The thunderous explosions began to increase in duration and frequency. The sky above maintained a nearly constant state of illumination. Large drops of rain splattered the river far behind us and continued a steady processional to our waiting vessel. The voracious wind detached leaves from the swaying limbs of their tree’s trunk. My heart pounded at a frenzied pace. My mouth was dry and breath shallow. Fear paralyzed my movements. I moved lower to the boat’s floor and below the level of the stern light reducing my profile and potential target. The hair on the back of my neck stood on end. Static electricity shocked the tip of my index finger attached to the metal handle of my fishing reel. And then suddenly, it happened. A bright light exploded on the bank just within sight of our boat. The noise was deafening. I felt the heat radiate out from the affected area. I had been in storms before including a tornado that tore the roof from our church in northwest Alabama when I was a child. I was old enough now, however, to truly understand the sober realities of Mother Nature. I had never been more frightened. All I kept wondering was how friends would explain to my wife that my zeal for fishing had led to my untimely demise.
My partner said a few hail Marys and I offered my own protestant versions of contrite pleas for safety. I also was sure to ask forgiveness for my errant past in case deliverance never came. I made a couple of deals with God on the river that fateful night if he let me out in one piece. I promised to be a better man and to appreciate the blessing it was just to be able to wet my line. I promised to tell my wife that I loved her every time we separated. I promised to call my Mother more often and never skip Sunday morning church for a fishing adventure. I promised to be a good Father myself if that occasion ever came. Some of those promises I’ve kept to this day and others I’ve fallen a bit short on. But, even now, when storms come and lightning strikes I recall with amazing acuity the agreements made with him back then on that stormy river.
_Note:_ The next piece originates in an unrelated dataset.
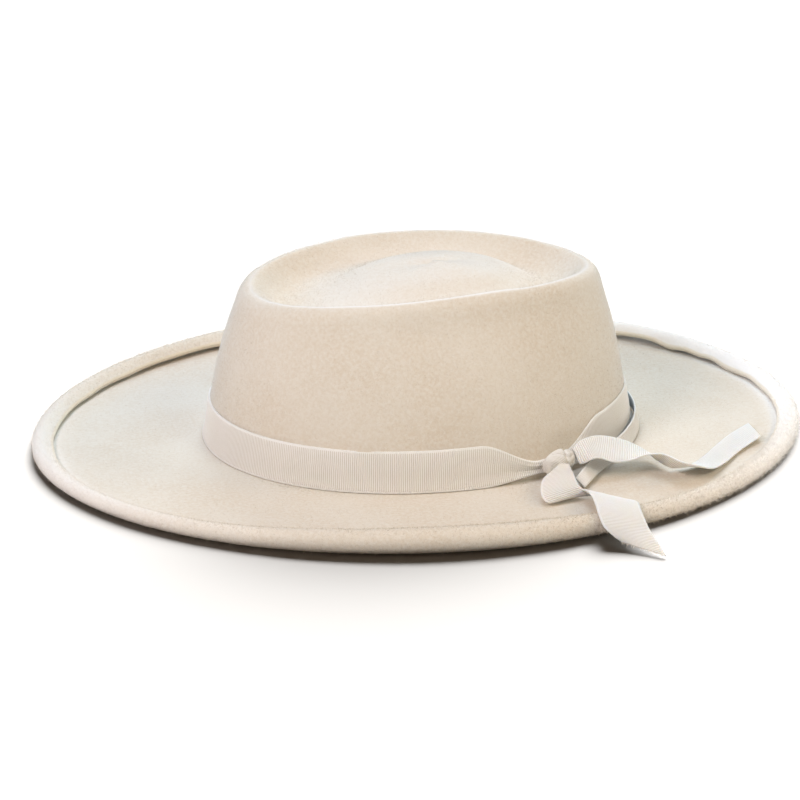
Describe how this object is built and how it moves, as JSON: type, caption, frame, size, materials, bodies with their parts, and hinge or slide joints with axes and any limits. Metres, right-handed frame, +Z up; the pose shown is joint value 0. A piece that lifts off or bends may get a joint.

Sometimes God uses the quiet whispers of his gentle Spirit to illuminate the road less traveled. Other times he employs bolder and more apparent methods preferring a brilliant display of cosmic power to jolt us from our lukewarm stupors. And sometimes, if we are lucky, he teaches a spiritual physics lesson with a simple bolt of lightning-a lesson that reveals the potential disaster of death ill-prepared for and helps us see more clearly the potential energy left in living…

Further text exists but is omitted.